Once you’re on the happy path, half the battle is staying on it. “The most powerful thing I do to stay on the happy path is asking questions when I’m talking to my team, rather than imparting wisdom. If I’m always speaking and telling them things then I’m dangerously close to the sad path,” says Tom.
It’s not uncommon for product management to end up on the sad path. This looks like:
- Prescriptive instructions, such as “make x” without explaining why or what you’re hoping x will do.
- Scope creep, when you find yourself saying, “also, can you make it do X and then we’re good.”
- Thrash, the ultimate derailing of “actually, team, I need everyone to stop working on A and focus on B.”
I work at an early-stage startup – do I need to do all of this?
If you’re reading this thinking, “This is an absurd level of construction to do in order to build things,” Tom stresses how important it is for you at this stage to answer the ‘W’s” before the “H’s” or you’ll be giving your team the wrong set of instructions.

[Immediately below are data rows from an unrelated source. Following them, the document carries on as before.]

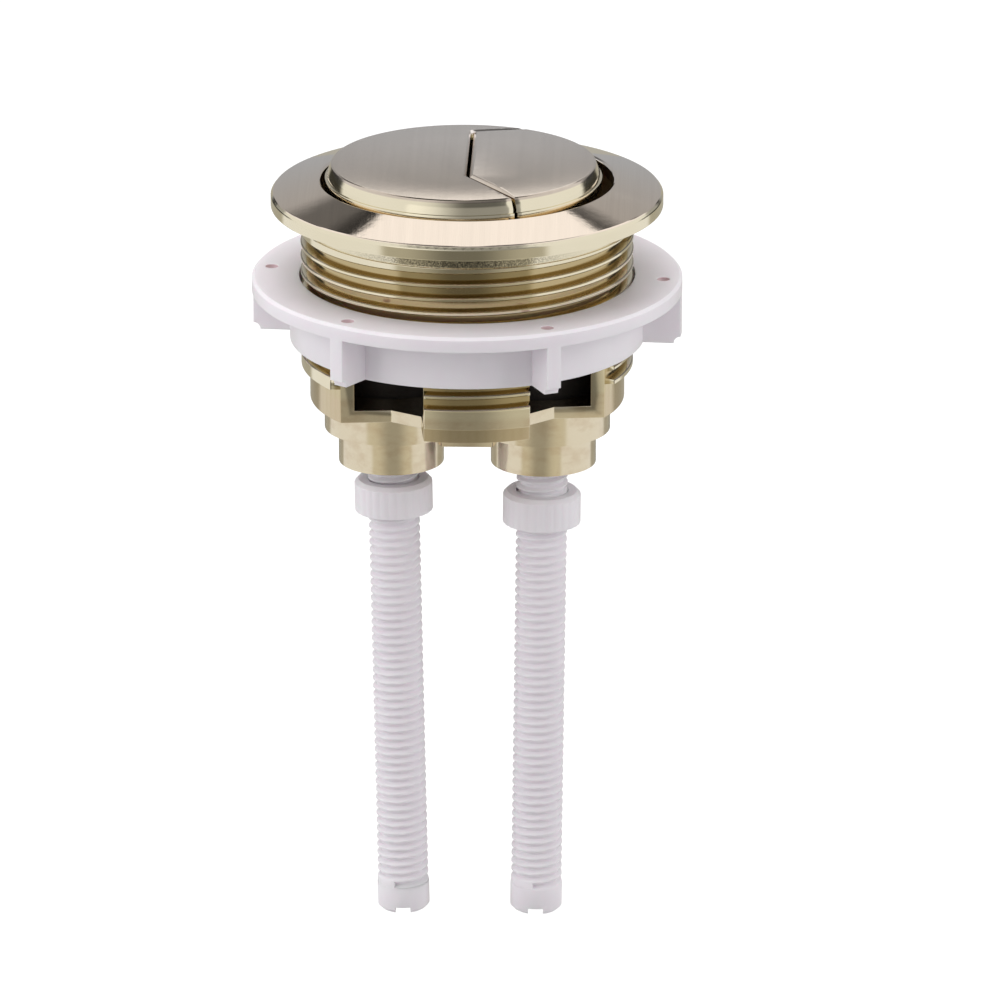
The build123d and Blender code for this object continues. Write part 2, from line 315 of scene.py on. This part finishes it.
def thread_groove(crest, root, pitch, mouth, floor, shoulder, top, bottom):
    """A closed bar wound down a right-hand helix, to cut the groove of a thread. A point at turn t
    lies at height -pitch t plus its height in the section, and the groove's two ends just reach top
    and bottom. The section is floor wide at the root radius and mouth wide a shoulder below the crest
    radius, and from there it opens at 45 degrees, which chamfers the crest."""
    half_mouth, half_floor = mouth / 2, floor / 2
    flare = half_mouth + 1.5 * shoulder
    section_radius = np.array([root, root, crest - shoulder, crest + 0.5 * shoulder])
    section_radius = np.append(section_radius, section_radius[:1:-1])
    section_height = np.array([-half_floor, half_floor, half_mouth, flare, -flare, -half_mouth])
    turns = (top - bottom - 2 * flare) / pitch
    steps_a_turn = 42 + 2.8 * crest / mm
    turn = np.linspace(0, turns, int(turns * steps_a_turn))[:, None]
    angle = -2 * pi * turn
    x, y = section_radius * np.cos(angle), section_radius * np.sin(angle)
    z = top - flare - pitch * turn + section_height
    return surface("thread_groove", x, y, z, capped=True)


def clean_copy(node, name):
    """A copy of a solid's mesh with equal points merged, its flat faces whole and no material."""
    copy = bpy.data.objects.new(name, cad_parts[node].data.copy())
    bpy.context.collection.objects.link(copy)
    copy.data.materials.clear()
    work = bmesh.new()
    work.from_mesh(copy.data)
    bmesh.ops.remove_doubles(work, verts=work.verts, dist=touching)
    bmesh.ops.dissolve_limit(work, angle_limit=radians(0.4), verts=work.verts, edges=work.edges)
    work.to_mesh(copy.data)
    work.free()
    copy.data.shade_smooth()
    return copy


def add_rounding(copy, edge, limit):
    """Rounds edges: the sharp ones, or with the limit WEIGHT those that carry a bevel weight."""
    rounding = copy.modifiers.new("rounding", "BEVEL")
    rounding.width = edge
    rounding.segments = 2
    rounding.limit_method = limit
    rounding.angle_limit = sharp_angle


def add_cuts(copy, cutters):
    """Takes each cutter out of the copy."""
    for cutter in cutters:
        cut = copy.modifiers.new("cut", "BOOLEAN")
        cut.operation = "DIFFERENCE"
        cut.solver = "MANIFOLD"
        cut.object = cutter


def settle(copy, cutters=()):
    """Applies the copy's modifiers, removes the used cutters and shades the curved faces smooth."""
    bpy.context.view_layer.update()
    depsgraph = bpy.context.evaluated_depsgraph_get()
    whole = bpy.data.meshes.new_from_object(copy.evaluated_get(depsgraph))
    copy.modifiers.clear()
    copy.data = whole
    copy.data.materials.clear()
    copy.data.shade_smooth()
    copy.data.set_sharp_from_angle(angle=radians(32))
    for cutter in cutters:
        bpy.data.objects.remove(cutter)


def finished_copy(node, name, edge, cutters=()):
    """A clean copy of a solid with its sharp edges rounded and the cutters taken out of it."""
    copy = clean_copy(node, name)
    add_rounding(copy, edge, "ANGLE")
    copy.modifiers["rounding"].harden_normals = not cutters
    add_cuts(copy, cutters)
    settle(copy, cutters)
    return copy


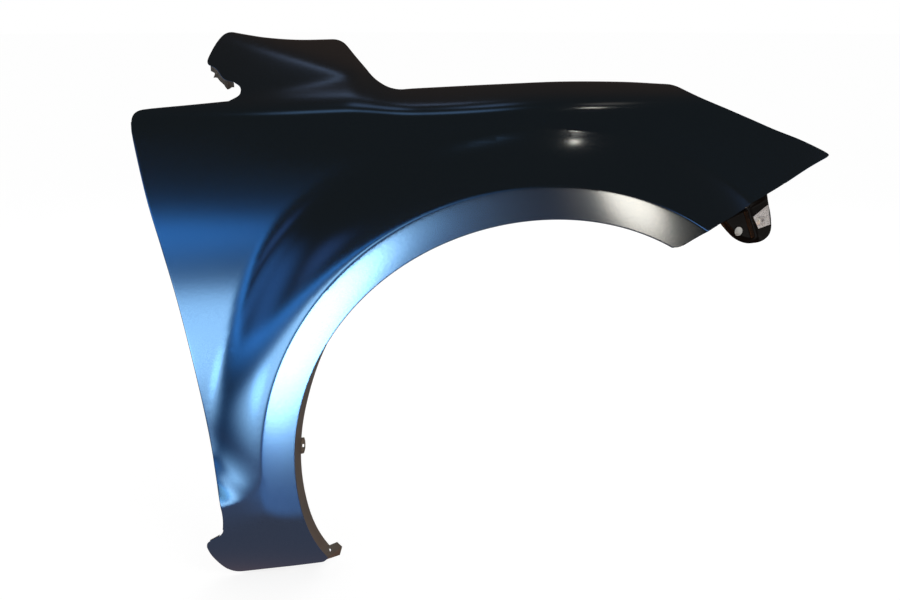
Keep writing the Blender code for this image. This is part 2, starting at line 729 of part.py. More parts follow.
def thicken(item, thickness):
    solid = item.modifiers.new("sheet", 'SOLIDIFY')
    solid.thickness = thickness
    solid.offset = -1
    solid.use_even_offset = True
    solid.use_quality_normals = True


def finish(name, colour, roughness, metallic):
    material = bpy.data.materials.new(name)
    material.use_nodes = True
    shader = material.node_tree.nodes["Principled BSDF"]
    shader.inputs["Base Color"].default_value = colour
    shader.inputs["Roughness"].default_value = roughness
    shader.inputs["Metallic"].default_value = metallic
    return material


def edge_near(name, x):
    """The trimmed edge's place on a run, where it passes this x."""
    edge, ranges = trimmed_edge()
    first, last = ranges[name]
    for start, end in zip(edge[first:last], edge[first + 1:last + 1]):
        if min(start.x, end.x) <= x <= max(start.x, end.x):
            return start.lerp(end, (x - start.x) / (end.x - start.x))
    return min(edge[first:last + 1], key=lambda point: abs(point.x - x))


def reach_x(share):
    return share * (FRONT_REACH if share > 0 else REAR_REACH)


def ledge_point(x, share):
    edge = edge_near("hood", x)
    foot = on_skin(*edge)
    return Vector((x, foot.y + GUTTER_DRAFT + LEDGE_WIDTH * share, HOOD_HEIGHT - LEDGE_DROP))


def build_panel(parent):
    points, lines, loop_size, ranges = panel_points()
    mesh, ring, order = sheet_from(points, lines, loop_size, skin_depth)
    add_flanges(mesh, ring, order, ranges)
    paint = finish("blue_paint", PAINT_COLOUR, 0.32, 0.6)
    panel = finish_object(mesh, "fender_panel", parent, paint, math.radians(30))
    thicken(panel, SHEET)

    tools = bmesh.new()
    for share in LEDGE_SLOT_SHARES:
        place = ledge_point(reach_x(share), LEDGE_SLOT_ROW_SHARE)
        drill(tools, place, UP, BOLT_HOLE, OVERRUN, BOLT_SLOT, Vector((1, 0, 0)))
    for angle in LINER_SCREW_ANGLES:
        place, out = arch_flange_point(angle, LINER_SCREW_ROW_SHARE)
        drill(tools, place, out, SCREW_HOLE, OVERRUN)
    place, out = arch_flange_point(FOOT_SCREW_ANGLE, FOOT_SCREW_ROW_SHARE)
    drill(tools, place, out, SCREW_HOLE, OVERRUN)
    place, out = arch_flange_point(EAR_ANGLE, 1)
    place += out * (EAR_DEPTH * MID_SHARE)
    drill(tools, place, INBOARD, EAR_SLOT_WIDTH, OVERRUN, EAR_SLOT, out.cross(INBOARD))
    for share in SILL_HOLE_SHARES:
        edge = edge_near("sill", reach_x(share))
        depth = skin_depth(*edge) + SILL_FLANGE * SILL_HOLE_ROW_SHARE
        drill(tools, Vector((edge.x, depth, -SILL_DROP)), UP, BOLT_HOLE, OVERRUN)
    edge, ranges = trimmed_edge()
    first, last = ranges["door"]
    lug = min(edge[first:last], key=lambda point: abs(point.y - HOOD_HEIGHT + LUG_DROP))
    place = on_skin(*lug) + INBOARD * (DOOR_FLANGE + LUG_DEPTH * LUG_HOLE_SHARE)
    drill(tools, place, Vector((1, 0, 0)), BOLT_HOLE, OVERRUN)
    cut_with(panel, cutter_from(tools, "panel_punches", parent))
    return panel


def bracket_base():
    """Where the bracket's face meets the bumper edge, a little inboard of the skin."""
    low, high = arch_toe().x, spot(*BUMPER_EDGE_SHARES[-1]).x
    edge = edge_near("bumper", low + (high - low) * BRACKET_SPOT_SHARE)
    return on_skin(*edge) + INBOARD * BRACKET_INSET


def bracket_frame():
    """The bracket's base, and the ways along its flat and out of its painted face."""
    along = Vector((math.cos(BRACKET_YAW), math.sin(BRACKET_YAW), 0))
    out = Vector((math.sin(BRACKET_YAW), -math.cos(BRACKET_YAW), 0))
    return bracket_base(), along, out


def bracket_spot(shares):
    """Place in the bracket's own plane: along it and up it."""
    return Vector((shares[0] * BRACKET_WIDTH, shares[1] * BRACKET_DROP))


def build_bracket(parent):
    base, along, out = bracket_frame()
    low = edge_near("bumper", base.x - BRACKET_WIDTH * MID_SHARE)
    high = edge_near("bumper", base.x + BRACKET_WIDTH * MID_SHARE)
    edge_way = (high - low).normalized()
    rib_top = bracket_spot(RIB_TOP_SHARES)
    rib_foot = bracket_spot(RIB_FOOT_SHARES)

    def depth(x, z):
        flat = base.y + (x - base.x) * math.tan(BRACKET_YAW)
        reach = (x - base.x) / math.cos(BRACKET_YAW)
        place = Vector((reach, z - base.z))
        share = (place - rib_top).dot(rib_foot - rib_top) / (rib_foot - rib_top).length_squared
        share = min(1, max(0, share))
        rib = BRACKET_RIB * bell((place - rib_top.lerp(rib_foot, share)).length, BRACKET_RIB_WIDTH)
        offset = Vector((x, z)) - low
        above = edge_way.x * offset.y - edge_way.y * offset.x
        held = ramp((above + BRACKET_BLEND) / BRACKET_BLEND)
        behind = skin_depth(x, z) + (SHEET + WELD_GAP) * depth_stretch(x, z)
        if held <= 0:
            return flat - rib
        return (flat - rib) * (1 - held) + behind * held

    def side_view(point):
        return Vector((base.x + point.x * math.cos(BRACKET_YAW), base.z + point.y))

    body = smooth_line([side_view(bracket_spot(pair)) for pair in BRACKET_SHARES], BRACKET_STEP)
    top = smooth_line([side_view(bracket_spot(pair)) for pair in BRACKET_TOP_SHARES], BRACKET_STEP)
    edge = body + top
    points = list(edge)
    lines = [(index, (index + 1) % len(edge)) for index in range(len(edge))]
    rows = []
    for level in range(-round(BRACKET_DROP / BRACKET_STEP), round(BRACKET_DROP / BRACKET_STEP)):
        shift = BRACKET_STEP / 2 if level % 2 else 0
        half = round(BRACKET_WIDTH / BRACKET_STEP)
        rows.append([Vector((base.x + number * BRACKET_STEP + shift, base.z + level * BRACKET_STEP))
                     for number in range(-half, half)])
    points += spread(rows, points, BRACKET_STEP * MID_SHARE)
    mesh, _, _ = sheet_from(points, lines, len(edge), depth)
    black = finish("black_enamel", BLACK_COLOUR, 0.25, 0.0)
    bracket = finish_object(mesh, "bumper_bracket", parent, black, math.radians(40))
    thicken(bracket, BRACKET_SHEET)

    tools = bmesh.new()
    for shares, width in ((RIVET_SHARES, RIVET_SHANK + RIVET_CLEARANCE), (NUT_SHARES, NUT_PASSAGE)):
        place = bracket_spot(shares)
        drill(tools, base + along * place.x + UP * place.y, out, width, OVERRUN)
    cut_with(bracket, cutter_from(tools, "bracket_punches", parent))
    return bracket


def build_rivet(parent):
    """A moulded push rivet, turned about its axis: dome, rim, shank and barb."""
    base, along, out = bracket_frame()
    place = bracket_spot(RIVET_SHARES)
    seat = base + along * place.x + UP * place.y + out * SEAT_GAP
    half_head = RIVET_HEAD / 2
    half_shank = RIVET_SHANK / 2
    tail = RIVET_LENGTH - BRACKET_SHEET
    profile = [(0, RIVET_RIM + RIVET_DOME)]
    profile += [(half_head * along_share, RIVET_RIM + RIVET_DOME * up_share)
                for along_share, up_share in RIVET_DOME_SHARES]
    profile += [(half_head, RIVET_RIM * RIVET_EDGE_SHARE), (half_head, 0), (half_shank, 0)]
    profile += [(half_shank, -tail * RIVET_NECK_SHARE), (RIVET_BARB / 2, -tail * RIVET_BARB_SHARE),
                (half_shank * RIVET_TIP_SHARE, -tail), (0, -tail)]
    mesh = bmesh.new()
    verts = [mesh.verts.new((radius, 0, height)) for radius, height in profile]
    edges = [mesh.edges.new(pair) for pair in zip(verts, verts[1:])]
    bmesh.ops.spin(mesh, geom=verts + edges, cent=(0, 0, 0), axis=(0, 0, 1), angle=math.tau,
                   steps=RIVET_STEPS, use_merge=True)
    bmesh.ops.remove_doubles(mesh, verts=mesh.verts, dist=PROBE / 20)
    bmesh.ops.recalc_face_normals(mesh, faces=mesh.faces)
    turn = Vector((0, 0, 1)).rotation_difference(out).to_matrix().to_4x4()
    mesh.transform(Matrix.Translation(seat) @ turn)
    plastic = finish("white_plastic", WHITE_COLOUR, 0.4, 0.0)
    return finish_object(mesh, "push_rivet", parent, plastic, math.radians(35))


def build_clip(parent):
    """A spring-steel clip bent round the bracket's edge, with a square nut on its face."""
    base, along, out = bracket_frame()
    corners = [bracket_spot(pair) for pair in CLIP_SHARES]
    front = SEAT_GAP + CLIP_SHEET
    back = -BRACKET_SHEET - SEAT_GAP - CLIP_SHEET
    middle = (front + back) / 2
    radius = (front - back) / 2

    def place(reach, up, height):
        return base + along * reach + UP * up + out * height

    mesh = bmesh.new()
    strips = []
    for inner, outer in ((corners[2], corners[3]), (corners[1], corners[0])):
        edge = outer.x + SEAT_GAP + CLIP_SHEET
        line = [(inner.x, inner.y, front), (edge, outer.y, front)]
        for number in range(1, CLIP_BENDS):
            angle = math.pi * number / CLIP_BENDS
            line.append((edge + radius * math.sin(angle), outer.y, middle + radius * math.cos(angle)))
        line.append((edge, outer.y, back))
        line.append((edge - CLIP_BACK_LENGTH, outer.y + (inner.y - outer.y) * CLIP_TAPER_SHARE, back))
        strips.append([mesh.verts.new(place(*point)) for point in line])
    for index in range(len(strips[0]) - 1):
        mesh.faces.new((strips[0][index], strips[0][index + 1], strips[1][index + 1], strips[1][index]))
    mesh.normal_update()
    if list(mesh.faces)[0].normal.dot(out) < 0:
        bmesh.ops.reverse_faces(mesh, faces=mesh.faces)
    zinc = finish("zinc_plate", ZINC_COLOUR, 0.35, 1.0)
    clip = finish_object(mesh, "clip_nut", parent, zinc, math.radians(35))
    thicken(clip, CLIP_SHEET)

    centre = bracket_spot(NUT_SHARES)
    body = bmesh.new()
    bmesh.ops.create_cube(body, size=1)
    bmesh.ops.scale(body, vec=(NUT_WIDTH, NUT_DEPTH, NUT_WIDTH), verts=body.verts)
    bmesh.ops.bevel(body, geom=body.edges, offset=NUT_BEVEL, segments=1, affect='EDGES')
    turn = Matrix((along, -out, UP)).transposed().to_4x4()
    middle = base + along * centre.x + UP * centre.y + out * (front - CLIP_SHEET / 2 + NUT_DEPTH / 2)
    body.transform(Matrix.Translation(middle) @ turn)
    nut = cutter_from(body, "nut_body", parent)
    union = clip.modifiers.new("nut", 'BOOLEAN')
    union.operation = 'UNION'
    union.solver = 'EXACT'
    union.object = nut
    tools = bmesh.new()
    drill(tools, base + along * centre.x + UP * centre.y, out, NUT_BORE, 2 * OVERRUN)
    cut_with(clip, cutter_from(tools, "nut_bore", parent))
    return clip


def build_fender():
    clear_scene()
    carrier = bpy.data.objects.new("wheel_centre", None)
    bpy.context.scene.collection.objects.link(carrier)
    carrier.location = UP * SHEET - ledge_point(reach_x(ORIGIN_SHARE), LEDGE_SEAT_SHARE)
    build_panel(carrier)
    build_bracket(carrier)
    build_rivet(carrier)
    build_clip(carrier)


build_fender()
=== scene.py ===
import math

import bmesh
import bpy
from mathutils import Matrix, Quaternion, Vector
from mathutils.geometry import delaunay_2d_cdt
from mathutils.kdtree import KDTree


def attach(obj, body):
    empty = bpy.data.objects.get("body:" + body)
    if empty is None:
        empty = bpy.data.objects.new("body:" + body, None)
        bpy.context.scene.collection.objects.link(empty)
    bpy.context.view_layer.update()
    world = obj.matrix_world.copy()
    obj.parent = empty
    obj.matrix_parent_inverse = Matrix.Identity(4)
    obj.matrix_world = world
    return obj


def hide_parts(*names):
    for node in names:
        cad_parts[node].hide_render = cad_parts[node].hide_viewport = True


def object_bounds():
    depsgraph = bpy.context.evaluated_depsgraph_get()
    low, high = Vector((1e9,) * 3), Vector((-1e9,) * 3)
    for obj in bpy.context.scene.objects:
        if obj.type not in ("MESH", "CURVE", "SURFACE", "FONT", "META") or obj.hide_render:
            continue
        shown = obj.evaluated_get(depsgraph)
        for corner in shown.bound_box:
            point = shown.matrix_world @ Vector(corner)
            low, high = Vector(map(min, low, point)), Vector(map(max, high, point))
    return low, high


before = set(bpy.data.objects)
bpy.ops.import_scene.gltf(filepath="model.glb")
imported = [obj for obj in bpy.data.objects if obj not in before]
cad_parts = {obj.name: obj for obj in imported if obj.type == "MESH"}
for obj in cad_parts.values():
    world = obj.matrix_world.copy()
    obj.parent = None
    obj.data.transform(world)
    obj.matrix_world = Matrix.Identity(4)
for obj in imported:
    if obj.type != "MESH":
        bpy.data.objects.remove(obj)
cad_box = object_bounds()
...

And you may not want to hear this, but you probably need to: “You’re the most dangerous person when it comes to scope creep,” says Tom. “No-one is going to question you, and if you haven’t had the discipline to ask yourself who exactly the customer is and what your priorities are before you dive in, you’re the hand grenade that goes off in the middle of a dev-cycle. You’re the person you used to hate when you were a junior.”